Sounding boards – experts, entrepreneurs, VCs and uncle Larry

I think the best way to vet your idea is to share it, almost constantly. Find experts who have deep knowledge in the area. Take notes on everything they say – you’ll re-read it 100 times. Over the years, I’ve kept a small group of trusted entrepreneurs to serve as objective sounding boards for whatever crazy notion I’ve got.  As an aside, I actually think we need more entrepreneur-organized sessions where entrepreneurs can freely brainstorm without feeling scrutiny or risk. VCs can also be valuable, but I’d be wary to go to a VC too many times with a half-baked idea. Instead, VCs can be great sources of contacts (for the experts mentioned above) once you’ve zeroed in on a particular market space. Of course, don’t forget your uncle Larry. The lowest risk way to gut check your idea is friends and family – if they laugh at you, who cares, they’re family?!

More Macro, More Money (aka “Another start-up, Am I f*** nuts?)

As I write this following July 4th, I can’t help but begin by being a bit patriotic. We are amazingly fortunate to live in a country with an inherent entrepreneurial culture and even healthy respect for valiant, but failed ventures. I’ll never forget when my grandfather came to visit my first start-up, Handshake.com. He questioned, “investors gave you guys millions on an idea?” He proceeded to tell me that he just didn’t get it (his instincts were right), but how great America was (he ended most conversations that way). I don’t take it for granted that we have an industry dedicated to investing billions to passionate entrepreneurs with little more than a big idea and a committed, capable team. Wow.

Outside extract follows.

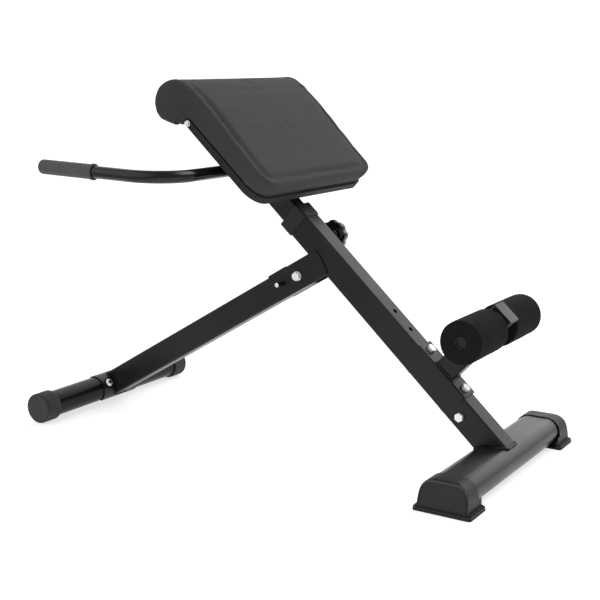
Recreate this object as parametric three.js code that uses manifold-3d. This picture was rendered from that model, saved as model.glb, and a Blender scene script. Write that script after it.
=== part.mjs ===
// Roman chair: a 45 degree back-extension bench with a folding rear leg,
// a telescoping seat post, a wide hip pad and two foam ankle rollers.
// Units are millimetres, +Z is up, the floor is Z = 0, +X points from the
// rear cross tube to the front foot, and Y = 0 is the plane of symmetry.
import * as THREE from 'three';
import { mergeVertices } from 'three/addons/utils/BufferGeometryUtils.js';
import Module from 'manifold-3d';

// ---------------------------------------------------------------- dimensions
const ORIGIN_SHIFT_X = 531;        // rear cross tube axis to the middle of the footprint
const CLEAR = 0.3;                 // gap between separate touching pieces

const BEAM_TILT = 42.76;           // main beam above the floor, degrees
const BEAM_FOOT = [1045.7, 41.6];  // point on the beam centre line (X, Z)
const BEAM_H = 59;                 // beam section across its sloping faces
const BEAM_W = 48;                 // beam section along Y
const BEAM_WALL = 2;
const BEAM_R = 5;
const BEAM_TOP = 656;              // beam length measured up the slope

const POST_H = 49;                 // inner (seat) post section
const POST_W = 38;
const POST_WALL = 2;
const POST_R = 4;
const POST_BOTTOM = 440;
const POST_TOP = 900;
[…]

I must confess, however, that I now see things a bit differently having spent a few months part-timing on the investment side. Here are a few observations:

Better ways to make dough

It seems to me that the “higher level” you are in business, the more you get paid (on a risk-adjusted basis). Large hedge fund and private equity investors, and even top tier consultants often make many multiples of what a start-up founder or executive garners in terms of cash compensation.  Arguably over a 20-30 year period, working one’s way up in a large company may be more lucrative (considering 401(k) contributions, etc). Given that the probability of success in a start-up venture is in the neighborhood of 10%, even with a high potential return, the math suggests that if your priority is making money, start-ups aren’t a particularly good idea.

The march of time

The other difference between investing (or working for a big company) and operating a start-up is the time pressure. Sure, there’s urgency around winning a hot deal or a big M&A transaction. However, unlike an operating business the investor or big company manager can typically punt or pass (always easier to say “come back to me later”). The time scales of investing are often many years long (fund life is around 10 years).  In the start-up world, every week that passes means one less week of capital, and that wake-you-up-in-the-middle-of-the-night question of “are we moving fast enough?”

So, are we entrepreneurs nuts?

Sort of yes, sort of no. I think there is far more satisfaction in operating a business, selecting the people you want to work with and building something of value for customers.  I think people underestimate the challenge of growing a business from $0 to millions in sales, but getting there is exhilarating. The challenge for the entrepreneur is to stack the deck (by hiring great people, etc) given the risk.

Many entrepreneurs, like me, tend to be short-term focused. However, I believe the entrepreneur should view his/her career as a portfolio of bets (coincidentally much like an investor). Think holistically and strategically about when and which risky bets to take. If you can diversify your base of experiences, you’ll lower your risk and be a better entrepreneur (and have better stories to tell your grandkids).